Could you print every record below exactly as it appears?

++++++++

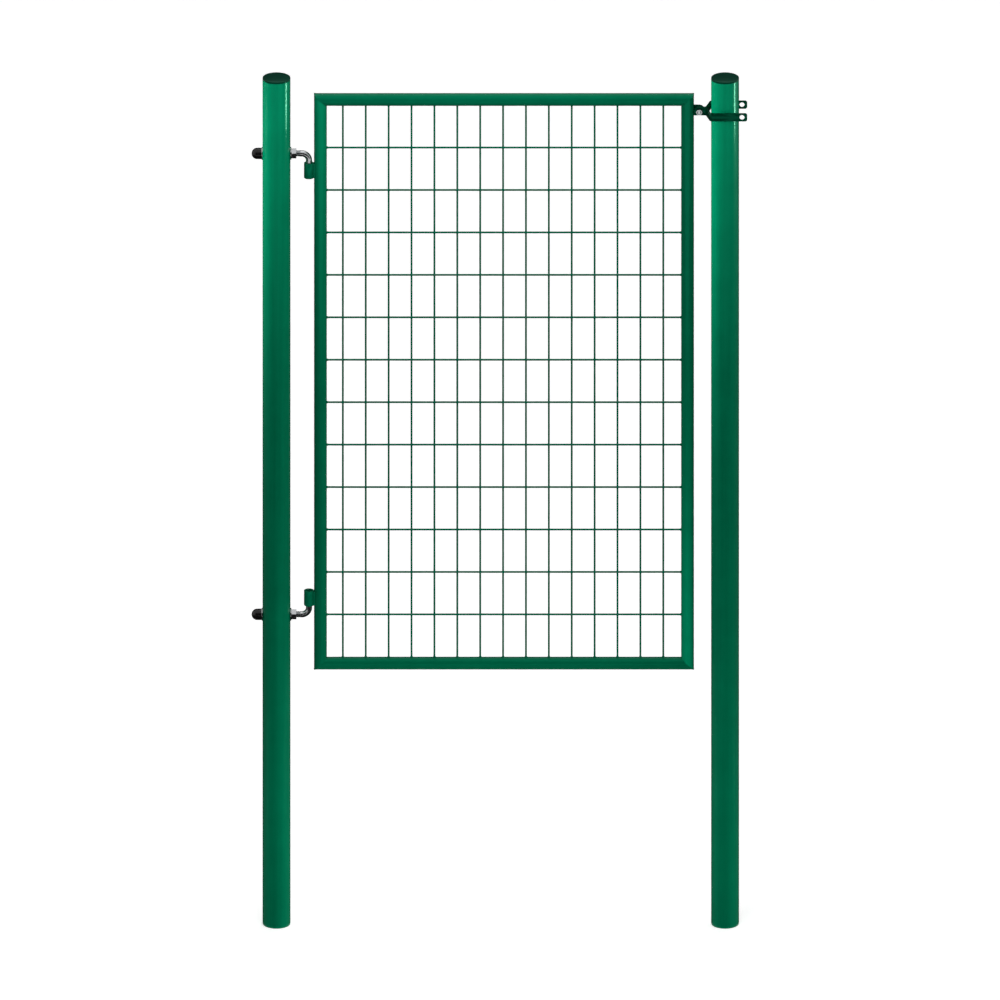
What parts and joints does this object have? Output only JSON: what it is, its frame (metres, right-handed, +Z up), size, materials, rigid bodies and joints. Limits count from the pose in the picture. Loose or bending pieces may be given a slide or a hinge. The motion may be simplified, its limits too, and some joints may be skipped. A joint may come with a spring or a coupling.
{
  "type": "garden gate with posts",
  "caption": "Green coated steel garden gate: a tube-framed welded mesh leaf hung on cranked hinge bolts between two round posts, closed by a drop fork latch.",
  "frame": {"origin": "the middle of the hinge post's foot, on the face that stands in the ground", "axes": "+X towards the latch post, +Y away from the path side, +Z up along the posts"},
  "size_m": [1.083, 0.077, 1.997],
  "materials": {
    "green_coating": "glossy green plastic-coated steel tube and flat bar",
    "green_cap": "dark green moulded plastic",
    "green_wire": "green plastic-coated steel wire, welded",
    "zinc": "bright zinc-plated steel",
    "black_plastic": "black moulded plastic"
  },
  "bodies": {
    "posts": {"hinge_post": "green_coating", "hinge_post_cap": "green_cap", "latch_post": "green_coating", "latch_post_cap": "green_cap", "upper_hinge_bolt": "zinc", "upper_inner_washer": "zinc", "upper_hinge_nut": "zinc", "upper_outer_washer": "zinc", "upper_dome_nut": "black_plastic", "lower_hinge_bolt": "zinc", "lower_inner_washer": "zinc", "lower_hinge_nut": "zinc", "lower_outer_washer": "zinc", "lower_dome_nut": "black_plastic"},
    "leaf": {"hinge_stile": "green_coating", "latch_stile": "green_coating", "top_rail": "green_coating", "bottom_rail": "green_coating", "mesh_panel": "green_wire", "upper_hinge_sleeve": "green_coating", "lower_hinge_sleeve": "green_coating", "latch_lug": "green_coating", "latch_bolt": "zinc", "latch_nut": "zinc"},
    "fork": {"fork_front_strap": "green_coating", "fork_rear_strap": "green_coating"}
  },
  "joints": [
    {"name": "leaf_hinge", "type": "hinge", "parent": "posts", "child": "leaf", "pos_m": [0.071, 0, 1.272], "axis": [0, 0, 1], "range_deg": [-90, 90]},
    {"name": "fork_lift", "type": "hinge", "parent": "leaf", "child": "fork", "pos_m": [0.9235, 0, 1.915], "axis": [0, -1, 0], "range_deg": [0, 90]}
  ]
}
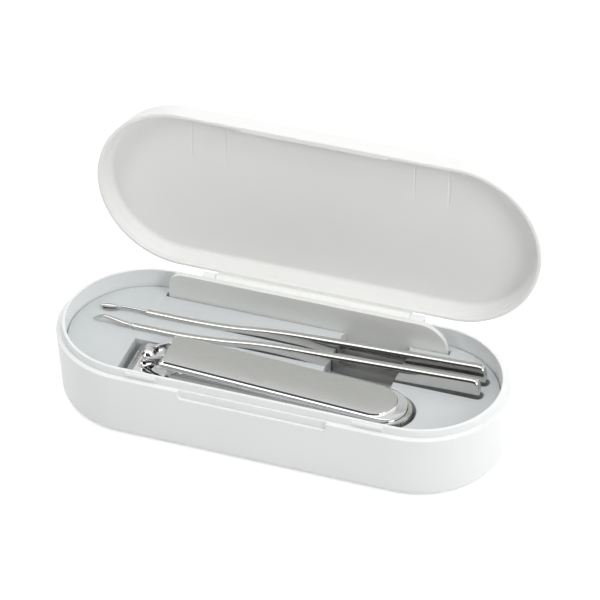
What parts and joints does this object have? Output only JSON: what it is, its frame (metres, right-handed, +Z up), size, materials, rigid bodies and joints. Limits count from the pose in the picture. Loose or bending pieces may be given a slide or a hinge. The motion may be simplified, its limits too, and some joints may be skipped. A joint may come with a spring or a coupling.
{
  "type": "manicure set case",
  "caption": "Long round-ended plastic travel case, lid open on its rear hinge, with a moulded tray holding a nail clipper, two slim metal picks and a nail file.",
  "frame": {"origin": "middle of the flat underside of the base, on the table", "axes": "+Z up, +X along the length towards the end where the flat tool handles lie, +Y towards the hinge, -Y the front with the thumb scoop"},
  "size_m": [0.135, 0.0654, 0.0748],
  "materials": {
    "white_plastic": "fine matt",
    "grey_plastic": "smooth satin",
    "chrome_plate": "bright",
    "satin_steel": "satin",
    "pin_steel": "plain"
  },
  "bodies": {
    "case_base": {"base_shell": "white_plastic", "tray_insert": "grey_plastic", "hinge_pin": "pin_steel"},
    "lid": {"lid_shell": "white_plastic"},
    "clipper": {"clipper_lower_arm": "chrome_plate", "clipper_tail_rivets": "pin_steel", "clipper_post": "chrome_plate", "clipper_lever_pin": "pin_steel", "clipper_catcher": "chrome_plate"},
    "clipper_jaw": {"clipper_upper_arm": "chrome_plate"},
    "clipper_lever": {"clipper_lever": "satin_steel"},
    "ear_pick": {"ear_pick_handle": "chrome_plate", "ear_pick_tip": "chrome_plate"},
    "cuticle_pick": {"cuticle_pick_handle": "chrome_plate", "cuticle_pick_tip": "chrome_plate"},
    "file": {"nail_file": "satin_steel"}
  },
  "joints": [
    {"name": "lid_hinge", "type": "hinge", "parent": "case_base", "child": "lid", "pos_m": [0, 0.0277, 0.0213], "axis": [-1, 0, 0], "range_deg": [-93.2, 0]},
    {"name": "clipper_lift", "type": "slide", "parent": "case_base", "child": "clipper", "axis": [0, 0, 1], "range_m": [0, 0.065]},
    {"name": "jaw_squeeze", "type": "hinge", "parent": "clipper", "child": "clipper_jaw", "pos_m": [0.0413, -0.0108, 0.0142], "axis": [0, -1, 0], "range_deg": [0, 1.1], "stiffness_Nm_per_rad": 5},
    {"name": "lever_tilt", "type": "hinge", "parent": "clipper", "child": "clipper_lever", "pos_m": [-0.0365, -0.0108, 0.0201], "axis": [0, -1, 0], "range_deg": [0, 75]},
    {"name": "ear_pick_lift", "type": "slide", "parent": "case_base", "child": "ear_pick", "axis": [0, 0, 1], "range_m": [0, 0.065]},
    {"name": "cuticle_pick_lift", "type": "slide", "parent": "case_base", "child": "cuticle_pick", "axis": [0, 0, 1], "range_m": [0, 0.065]},
    {"name": "file_lift", "type": "slide", "parent": "case_base", "child": "file", "axis": [0, 0, 1], "range_m": [0, 0.065]}
  ]
}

++++++++

> [EXERCISE RESPONSE]
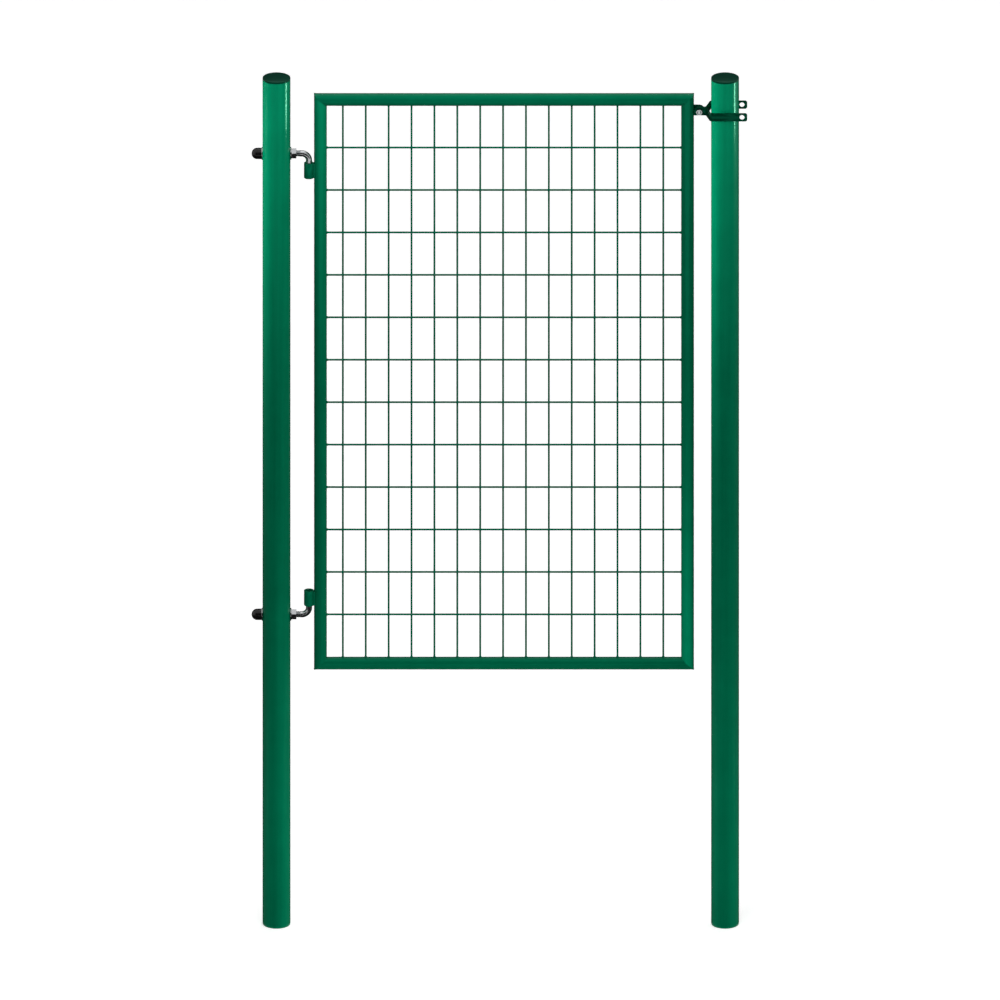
What parts and joints does this object have? Output only JSON: what it is, its frame (metres, right-handed, +Z up), size, materials, rigid bodies and joints. Limits count from the pose in the picture. Loose or bending pieces may be given a slide or a hinge. The motion may be simplified, its limits too, and some joints may be skipped. A joint may come with a spring or a coupling.
{
  "type": "garden gate with posts",
  "caption": "Green coated steel garden gate: a tube-framed welded mesh leaf hung on cranked hinge bolts between two round posts, closed by a drop fork latch.",
  "frame": {"origin": "the middle of the hinge post's foot, on the face that stands in the ground", "axes": "+X towards the latch post, +Y away from the path side, +Z up along the posts"},
  "size_m": [1.083, 0.077, 1.997],
  "materials": {
    "green_coating": "glossy green plastic-coated steel tube and flat bar",
    "green_cap": "dark green moulded plastic",
    "green_wire": "green plastic-coated steel wire, welded",
    "zinc": "bright zinc-plated steel",
    "black_plastic": "black moulded plastic"
  },
  "bodies": {
    "posts": {"hinge_post": "green_coating", "hinge_post_cap": "green_cap", "latch_post": "green_coating", "latch_post_cap": "green_cap", "upper_hinge_bolt": "zinc", "upper_inner_washer": "zinc", "upper_hinge_nut": "zinc", "upper_outer_washer": "zinc", "upper_dome_nut": "black_plastic", "lower_hinge_bolt": "zinc", "lower_inner_washer": "zinc", "lower_hinge_nut": "zinc", "lower_outer_washer": "zinc", "lower_dome_nut": "black_plastic"},
    "leaf": {"hinge_stile": "green_coating", "latch_stile": "green_coating", "top_rail": "green_coating", "bottom_rail": "green_coating", "mesh_panel": "green_wire", "upper_hinge_sleeve": "green_coating", "lower_hinge_sleeve": "green_coating", "latch_lug": "green_coating", "latch_bolt": "zinc", "latch_nut": "zinc"},
    "fork": {"fork_front_strap": "green_coating", "fork_rear_strap": "green_coating"}
  },
  "joints": [
    {"name": "leaf_hinge", "type": "hinge", "parent": "posts", "child": "leaf", "pos_m": [0.071, 0, 1.272], "axis": [0, 0, 1], "range_deg": [-90, 90]},
    {"name": "fork_lift", "type": "hinge", "parent": "leaf", "child": "fork", "pos_m": [0.9235, 0, 1.915], "axis": [0, -1, 0], "range_deg": [0, 90]}
  ]
}
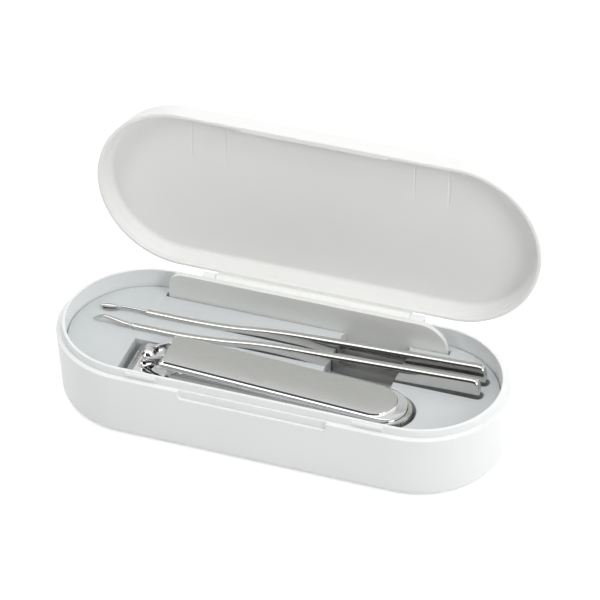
What parts and joints does this object have? Output only JSON: what it is, its frame (metres, right-handed, +Z up), size, materials, rigid bodies and joints. Limits count from the pose in the picture. Loose or bending pieces may be given a slide or a hinge. The motion may be simplified, its limits too, and some joints may be skipped. A joint may come with a spring or a coupling.
{
  "type": "manicure set case",
  "caption": "Long round-ended plastic travel case, lid open on its rear hinge, with a moulded tray holding a nail clipper, two slim metal picks and a nail file.",
  "frame": {"origin": "middle of the flat underside of the base, on the table", "axes": "+Z up, +X along the length towards the end where the flat tool handles lie, +Y towards the hinge, -Y the front with the thumb scoop"},
  "size_m": [0.135, 0.0654, 0.0748],
  "materials": {
    "white_plastic": "fine matt",
    "grey_plastic": "smooth satin",
    "chrome_plate": "bright",
    "satin_steel": "satin",
    "pin_steel": "plain"
  },
  "bodies": {
    "case_base": {"base_shell": "white_plastic", "tray_insert": "grey_plastic", "hinge_pin": "pin_steel"},
    "lid": {"lid_shell": "white_plastic"},
    "clipper": {"clipper_lower_arm": "chrome_plate", "clipper_tail_rivets": "pin_steel", "clipper_post": "chrome_plate", "clipper_lever_pin": "pin_steel", "clipper_catcher": "chrome_plate"},
    "clipper_jaw": {"clipper_upper_arm": "chrome_plate"},
    "clipper_lever": {"clipper_lever": "satin_steel"},
    "ear_pick": {"ear_pick_handle": "chrome_plate", "ear_pick_tip": "chrome_plate"},
    "cuticle_pick": {"cuticle_pick_handle": "chrome_plate", "cuticle_pick_tip": "chrome_plate"},
    "file": {"nail_file": "satin_steel"}
  },
  "joints": [
    {"name": "lid_hinge", "type": "hinge", "parent": "case_base", "child": "lid", "pos_m": [0, 0.0277, 0.0213], "axis": [-1, 0, 0], "range_deg": [-93.2, 0]},
    {"name": "clipper_lift", "type": "slide", "parent": "case_base", "child": "clipper", "axis": [0, 0, 1], "range_m": [0, 0.065]},
    {"name": "jaw_squeeze", "type": "hinge", "parent": "clipper", "child": "clipper_jaw", "pos_m": [0.0413, -0.0108, 0.0142], "axis": [0, -1, 0], "range_deg": [0, 1.1], "stiffness_Nm_per_rad": 5},
    {"name": "lever_tilt", "type": "hinge", "parent": "clipper", "child": "clipper_lever", "pos_m": [-0.0365, -0.0108, 0.0201], "axis": [0, -1, 0], "range_deg": [0, 75]},
    {"name": "ear_pick_lift", "type": "slide", "parent": "case_base", "child": "ear_pick", "axis": [0, 0, 1], "range_m": [0, 0.065]},
    {"name": "cuticle_pick_lift", "type": "slide", "parent": "case_base", "child": "cuticle_pick", "axis": [0, 0, 1], "range_m": [0, 0.065]},
    {"name": "file_lift", "type": "slide", "parent": "case_base", "child": "file", "axis": [0, 0, 1], "range_m": [0, 0.065]}
  ]
}